The race to host the Square Kilometre Array

New Zealand and Australia are in the running to host the world’s most powerful telescope.

Artist's impression/SKA Project Development Office

Imagine a telescope so powerful it could detect an airport radar on a planet 50 light-years away. A tele­scope that could see so far back in time, it could witness the birth of the first stars in our universe. A telescope that could test the laws of physics and, according to astronomer Brian Boyle, “change the world”.

An international consortium has done more than imagine this telescope – it has designed it. The proposed instrument is called the Square Kilometre Array (SKA) and last month two bids to host the SKA, one from Southern Africa and one from Australia and New Zealand, were delivered to the consortium running the project. Boyle, director of the Australia-New Zealand bid, describes it as “a once-in-a-lifetime opportunity” for our part of the world.

The SKA – one of the most ambitious international science projects ever – will be the world’s largest-ever radio telescope, 50 times more sensitive and able to see 10 times further than any existing telescope. The megascience project, run by a body combining 67 organisations from 20 countries, is expected to cost more than US$1.5 billion, some of which will come from Australia and New Zealand. Radio telescopes are not that different from the instrument Galileo first pointed at the Moon 400 years ago.

“It’s just they collect light from a part of the electromagnetic spectrum that our eyes can’t see,” says Melanie Johnston-Hollitt, chairwoman of the New Zealand SKA Research and Development Consortium and a radio astronomer at Victoria University. The photons that a radio telescope collects need to be processed and digitised to be turned into an image we can look at.

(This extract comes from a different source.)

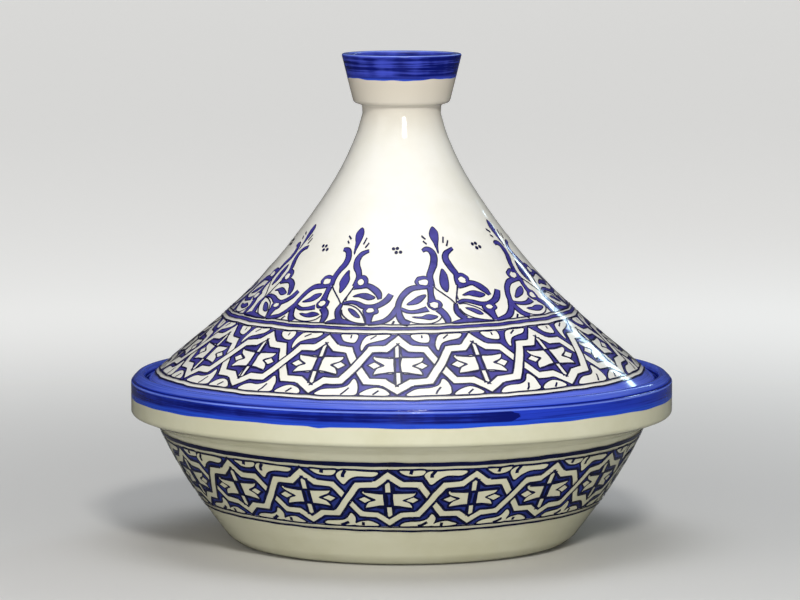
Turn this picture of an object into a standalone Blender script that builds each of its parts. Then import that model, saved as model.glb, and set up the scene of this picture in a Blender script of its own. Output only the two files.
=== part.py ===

Radio telescopes, invented in 1931, are already responsible for creating images of distant nebulae and galaxies and for discovering oddities like quasars, pulsars and the cosmic microwave background radiation that provides evidence of the Big Bang. Johnston-Hollitt, who is “unabashedly excited” about the project, says the SKA telescope is designed to answer five main questions: Are we alone in the universe? What is dark energy? How do galaxies evolve? Was Einstein right about general relativity? And what is cosmic magnetism?

The “square kilometre” of the SKA refers to the size of the telescope if all the receivers were grouped tightly together. In practice, the telescope will extend across more than 5000km and will include thousands of dish antennas and aperture array antennas. The centre of the proposed array would be the Murchison Radio Observatory, a “radio quiet” and remote site in Western Australia that Johnston-Hollitt describes as “one of the most pristine places on earth to do radio astronomy”.

Arrays of antennae will stretch across Australia, with two stations, one on each island, planned for New Zealand. Radio-interferometry, a sub-discipline of radio astronomy, depends on comparing the signals received at different radio telescopes. The stations in New Zealand will give the SKA its very long baseline, which will provide the telescope with excellent resolution, “the equivalent of being able to see a 50c piece in Perth, Western Australia, from here [Wellington] … that will allow us to do some cool, cool stuff.”

As well as providing more detailed images, the SKA will be able to look further back into the history of the universe. “Astronomy is kind of like archaeology – the further away your light has come from, the longer it’s taken to get to you, and the older it is. Essentially it’s like looking at snapshots of the universe’s past, so the more sensitive your telescope is, the further back you can see.”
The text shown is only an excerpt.